- [Task instructions] Lines holding the string "with" are the ones to copy from this listing.

- [Listing]
=======

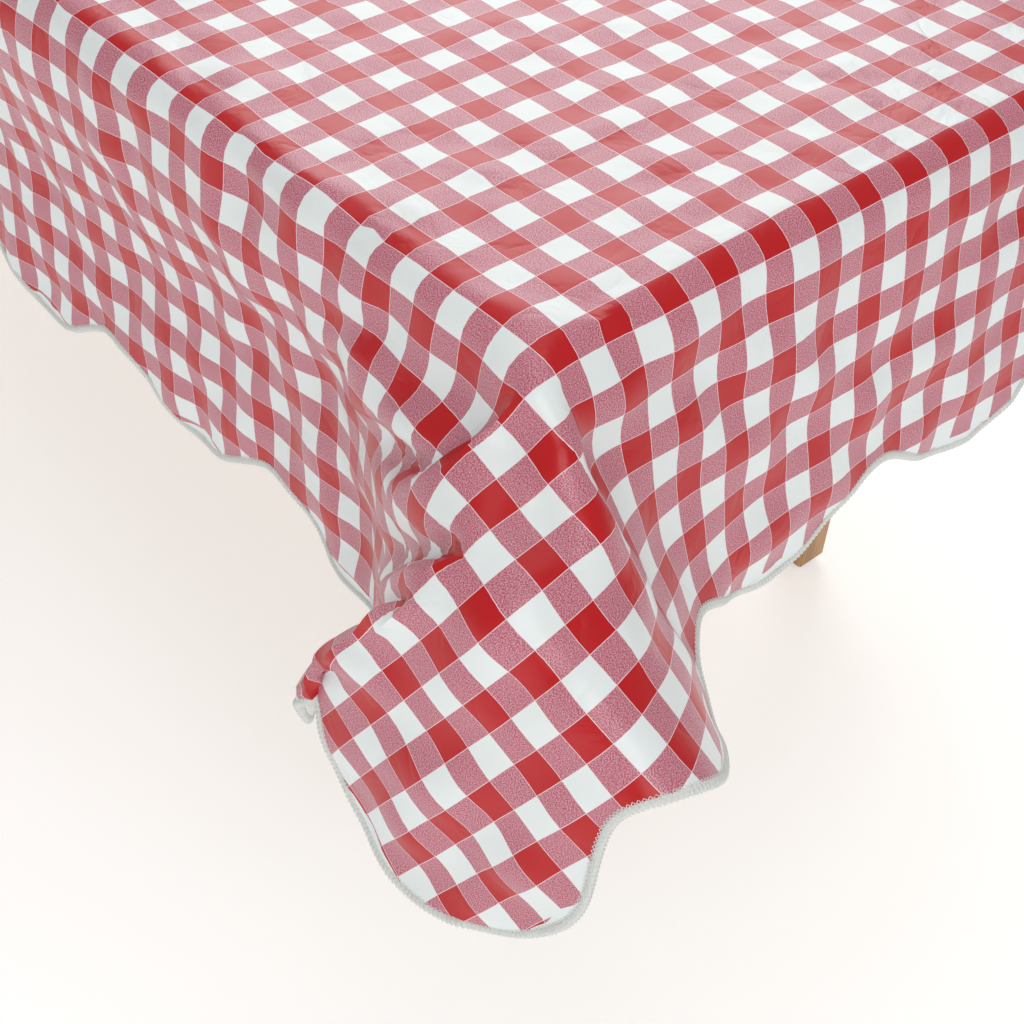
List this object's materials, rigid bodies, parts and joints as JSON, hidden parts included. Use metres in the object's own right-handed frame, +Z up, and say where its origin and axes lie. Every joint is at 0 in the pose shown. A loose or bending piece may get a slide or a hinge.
{
  "type": "tablecloth on a table",
  "caption": "Oblong vinyl tablecloth with a crocheted edge, draped over a four-leg dining table with corner lobes hanging in folds.",
  "frame": {"origin": "on the floor under the middle of the whole outline", "axes": "+X along the table, from the cloth's left end to its right end; +Y from front to back; +Z up"},
  "size_m": [1.9678, 1.1552, 0.752],
  "materials": {
    "printed_vinyl": "satin printed film",
    "brushed_flannel": "brushed",
    "crochet_cotton": "matte thread",
    "oak": "satin lacquer",
    "pale_wood": "raw",
    "zinc_steel": "zinc plated",
    "black_nylon": "moulded"
  },
  "bodies": {
    "table": {"table_top": "oak", "apron_front": "oak", "apron_right": "oak", "apron_back": "oak", "apron_left": "oak", "cross_rail": "pale_wood", "leg_front_right": "oak", "corner_block_front_right": "pale_wood", "hanger_bolt_front_right": "zinc_steel", "washer_front_right": "zinc_steel", "hex_nut_front_right": "zinc_steel", "threaded_insert_front_right": "zinc_steel", "leg_back_right": "oak", "corner_block_back_right": "pale_wood", "hanger_bolt_back_right": "zinc_steel", "washer_back_right": "zinc_steel", "hex_nut_back_right": "zinc_steel", "threaded_insert_back_right": "zinc_steel", "leg_back_left": "oak", "corner_block_back_left": "pale_wood", "hanger_bolt_back_left": "zinc_steel", "washer_back_left": "zinc_steel", "hex_nut_back_left": "zinc_steel", "threaded_insert_back_left": "zinc_steel", "leg_front_left": "oak", "corner_block_front_left": "pale_wood", "hanger_bolt_front_left": "zinc_steel", "washer_front_left": "zinc_steel", "hex_nut_front_left": "zinc_steel", "threaded_insert_front_left": "zinc_steel", "top_clip_front_right": "zinc_steel", "top_screw_front_right": "zinc_steel", "apron_screw_front_right": "zinc_steel", "top_clip_front_left": "zinc_steel", "top_screw_front_left": "zinc_steel", "apron_screw_front_left": "zinc_steel", "top_clip_back_right": "zinc_steel", "top_screw_back_right": "zinc_steel", "apron_screw_back_right": "zinc_steel", "top_clip_back_left": "zinc_steel", "top_screw_back_left": "zinc_steel", "apron_screw_back_left": "zinc_steel", "top_clip_end_right": "zinc_steel", "top_screw_end_right": "zinc_steel", "apron_screw_end_right": "zinc_steel", "top_clip_end_left": "zinc_steel", "top_screw_end_left": "zinc_steel", "apron_screw_end_left": "zinc_steel"},
    "tablecloth": {"vinyl_face": "printed_vinyl", "flannel_backing": "brushed_flannel", "crochet_edging": "crochet_cotton"},
    "glide_front_right": {"levelling_glide_front_right": "black_nylon"},
    "glide_back_right": {"levelling_glide_back_right": "black_nylon"},
    "glide_back_left": {"levelling_glide_back_left": "black_nylon"},
    "glide_front_left": {"levelling_glide_front_left": "black_nylon"}
  },
  "joints": [
    {"name": "cloth_lift", "type": "slide", "parent": "table", "child": "tablecloth", "axis": [0, 0, 1], "range_m": [0, 0.38]},
    {"name": "glide_screw_front_right", "type": "slide", "parent": "table", "child": "glide_front_right", "axis": [0, 0, -1], "range_m": [0, 0.012]},
    {"name": "glide_screw_back_right", "type": "slide", "parent": "table", "child": "glide_back_right", "axis": [0, 0, -1], "range_m": [0, 0.012]},
    {"name": "glide_screw_back_left", "type": "slide", "parent": "table", "child": "glide_back_left", "axis": [0, 0, -1], "range_m": [0, 0.012]},
    {"name": "glide_screw_front_left", "type": "slide", "parent": "table", "child": "glide_front_left", "axis": [0, 0, -1], "range_m": [0, 0.012]}
  ]
}
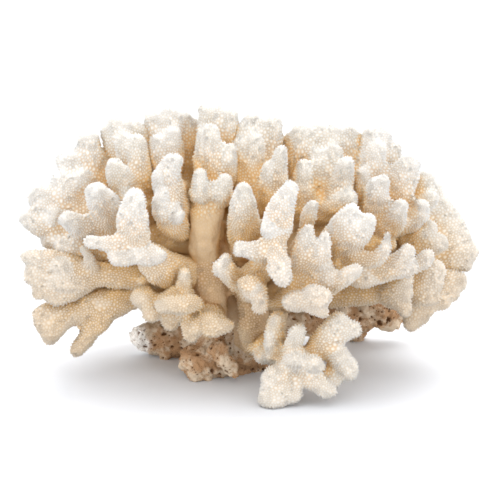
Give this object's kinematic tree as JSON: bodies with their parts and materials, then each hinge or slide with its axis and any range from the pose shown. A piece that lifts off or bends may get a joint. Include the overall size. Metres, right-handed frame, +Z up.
{
  "type": "finger coral skeleton",
  "caption": "Dry branching coral skeleton with blunt, granular fingers spreading from a dead base that is cut off flat.",
  "frame": {"origin": "the middle of the flat cut under the trunk, on the surface that the coral stands on", "axes": "+X to the right and along the colony's greatest width, +Y away from the viewer, +Z up"},
  "size_m": [0.2725, 0.1638, 0.165],
  "materials": {
    "coral_cream": "dry, chalky and granular, off-white at the finger tips and cream to tan below",
    "coral_white": "dry, chalky and granular, the whitest limbs",
    "coral_tan": "dry and smoother, tan columns above brown, pitted rock",
    "dead_base": "dry, brown, porous and encrusted"
  },
  "bodies": {
    "root": {"trunk": "coral_tan", "dead_branch": "dead_base", "front_middle_limb": "coral_white", "front_right_limb": "coral_white", "left_front_limb": "coral_white", "right_front_limb": "coral_white", "left_high_limb": "coral_white", "crown_left_middle_limb": "coral_white", "right_high_limb": "coral_white", "foot_right": "coral_cream", "foot_left": "coral_cream", "crown_middle_limb": "coral_cream", "left_low_limb": "coral_cream", "left_middle_limb": "coral_cream", "crown_left_limb": "coral_cream", "crown_right_middle_limb": "coral_cream", "crown_right_limb": "coral_cream", "right_low_limb": "coral_cream", "right_rim_limb": "coral_cream", "back_left_limb": "coral_cream", "back_middle_left_limb": "coral_cream", "back_middle_right_limb": "coral_cream", "back_right_limb": "coral_cream", "crown_back_left_limb": "coral_cream", "crown_back_middle_limb": "coral_cream", "crown_back_right_limb": "coral_cream"}
  },
  "joints": []
}
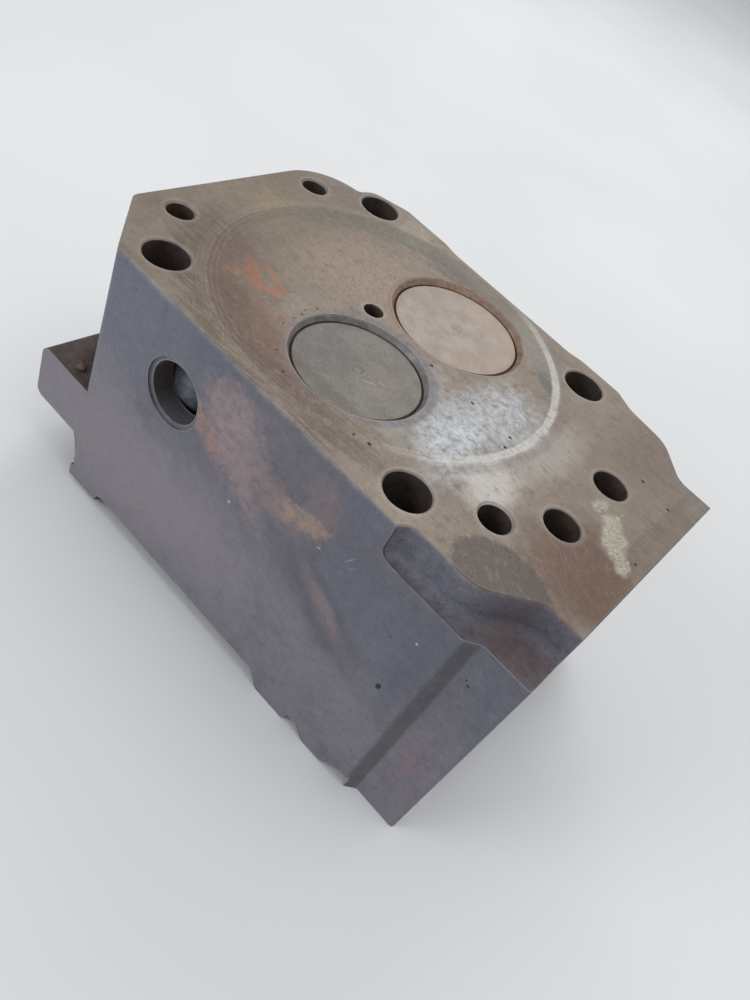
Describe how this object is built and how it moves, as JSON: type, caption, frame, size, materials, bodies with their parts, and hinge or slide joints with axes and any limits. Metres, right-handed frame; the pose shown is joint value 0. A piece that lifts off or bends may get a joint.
{
  "type": "cylinder head",
  "caption": "Individual diesel engine cylinder head with fire deck, intake and exhaust valves, seats, guides, springs, injector sleeve and rocker chamber.",
  "frame": {"origin": "cylinder axis on the fire deck", "axes": "+Z out of the fire deck, +X towards the pushrod and intake end, -X towards the exhaust end; the head lies on its cover side"},
  "size_m": [0.2163, 0.1406, 0.1144],
  "materials": {
    "head_iron": "machined deck, cast sides with light rust",
    "seat_steel": "ground, heat tinted",
    "exhaust_valve_steel": "matt, burnt face",
    "intake_valve_steel": "matt, tinted face",
    "guide_iron": "machined",
    "seal_rubber": "matt",
    "spring_steel": "oiled shot peened wire",
    "retainer_steel": "turned, phosphated",
    "collet_steel": "ground",
    "sleeve_copper": "turned, tarnished",
    "plug_steel": "pressed, zinc plated, dull"
  },
  "bodies": {
    "head": {"head_casting": "head_iron", "exhaust_seat_insert": "seat_steel", "intake_seat_insert": "seat_steel", "exhaust_valve_guide": "guide_iron", "intake_valve_guide": "guide_iron", "exhaust_stem_seal": "seal_rubber", "intake_stem_seal": "seal_rubber", "exhaust_garter_spring": "spring_steel", "intake_garter_spring": "spring_steel", "exhaust_spring_seat": "retainer_steel", "intake_spring_seat": "retainer_steel", "exhaust_outer_spring": "spring_steel", "intake_outer_spring": "spring_steel", "exhaust_inner_spring": "spring_steel", "intake_inner_spring": "spring_steel", "injector_sleeve": "sleeve_copper", "sleeve_seal_ring": "seal_rubber", "back_core_plug": "plug_steel", "end_core_plug": "plug_steel", "floor_core_plugs": "plug_steel"},
    "exhaust_valve_group": {"exhaust_valve": "exhaust_valve_steel", "exhaust_spring_retainer": "retainer_steel", "exhaust_collets": "collet_steel"},
    "intake_valve_group": {"intake_valve": "intake_valve_steel", "intake_spring_retainer": "retainer_steel", "intake_collets": "collet_steel"}
  },
  "joints": [
    {"name": "exhaust_valve_lift", "type": "slide", "parent": "head", "child": "exhaust_valve_group", "axis": [0, 0, 1], "range_m": [0, 0.0115], "stiffness_N_per_m": 45000, "springref_m": -0.012, "deforming": ["exhaust_outer_spring", "exhaust_inner_spring"]},
    {"name": "intake_valve_lift", "type": "slide", "parent": "head", "child": "intake_valve_group", "axis": [0, 0, 1], "range_m": [0, 0.0115], "stiffness_N_per_m": 45000, "springref_m": -0.012, "deforming": ["intake_outer_spring", "intake_inner_spring"]}
  ]
}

=======

- [The response]
  "caption": "Oblong vinyl tablecloth with a crocheted edge, draped over a four-leg dining table with corner lobes hanging in folds.",
Give this object's kinematic tree as JSON: bodies with their parts and materials, then each hinge or slide with its axis and any range from the pose shown. A piece that lifts off or bends may get a joint. Include the overall size. Metres, right-handed frame, +Z up.
  "caption": "Dry branching coral skeleton with blunt, granular fingers spreading from a dead base that is cut off flat.",
Describe how this object is built and how it moves, as JSON: type, caption, frame, size, materials, bodies with their parts, and hinge or slide joints with axes and any limits. Metres, right-handed frame; the pose shown is joint value 0. A piece that lifts off or bends may get a joint.
  "caption": "Individual diesel engine cylinder head with fire deck, intake and exhaust valves, seats, guides, springs, injector sleeve and rocker chamber.",
    "head_iron": "machined deck, cast sides with light rust",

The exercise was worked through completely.